A little over two years has now passed since Boris Johnson was swept into Downing Street following one of the biggest landslides in living memory.
 
On that cold December evening, as he sat celebrating with his partner and chief advisor in Number 10, the newly emboldened Prime Minister could have no idea of the events to come.
 
Fast forward two years, and the Prime Minister’s reputation is now more damaged than Wilf Johnson’s garden swing after a Number 10 work meeting.
 
So, while Sue Grey conducts her investigations into Number 10’s lockdown breaches, and Conservative backbenchers slip their letters of no confidence under Sir Graham Brady’s office door, is there anything the PM can do to reset the agenda?
 
When he won that famous election victory in 2019, the Prime Minister did so on the back of two slogans “Get Brexit Done” and "levelling up”. The first of those slogans was relatively quantifiable; to take the UK out of the EU, whereas the second was far more nebulous and abstract. 
 
Next month we are set to finally discover what "levelling up” actually means with the publication of the hotly anticipated levelling up white paper.
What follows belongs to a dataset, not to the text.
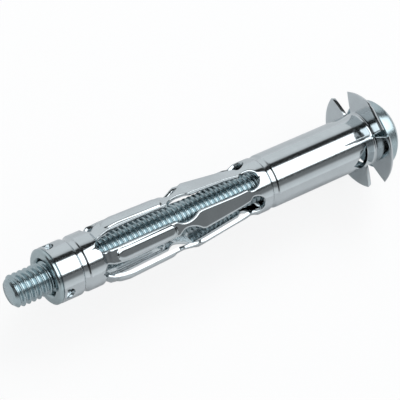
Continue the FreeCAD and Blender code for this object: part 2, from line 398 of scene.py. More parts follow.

But could “levelling up” offer the embattled Prime Minister as way out of his current cheese and wine induced slump?
 

A report published this week by zero carbon house builder Etopia Homes sets out the 34 local authority areas with the greatest need of  ‘levelling up’. These areas include 13 Parliamentary seats which the Conservatives won in 2019, while a further 8 saw the party lose by less than 5,000 votes. If the current polls are to be believed, then Labour is would still be a handful of seats short of a majority, despite the Conservative Party’s current woes. Many of the seats Labour needs to convert from blue to red sit in these areas requiring the most investment.
 
Should the Government’s ‘levelling up’ agenda start to pump money and opportunities into these areas in the next two years then it could just make the difference between a Labour and a Conservative Government in 2024.
 
As the Prime Minister continues to hang on to power he’ll be hoping that events will intervene to halt his slide in the polls.
 
The levelling up agenda, could be just such a way out.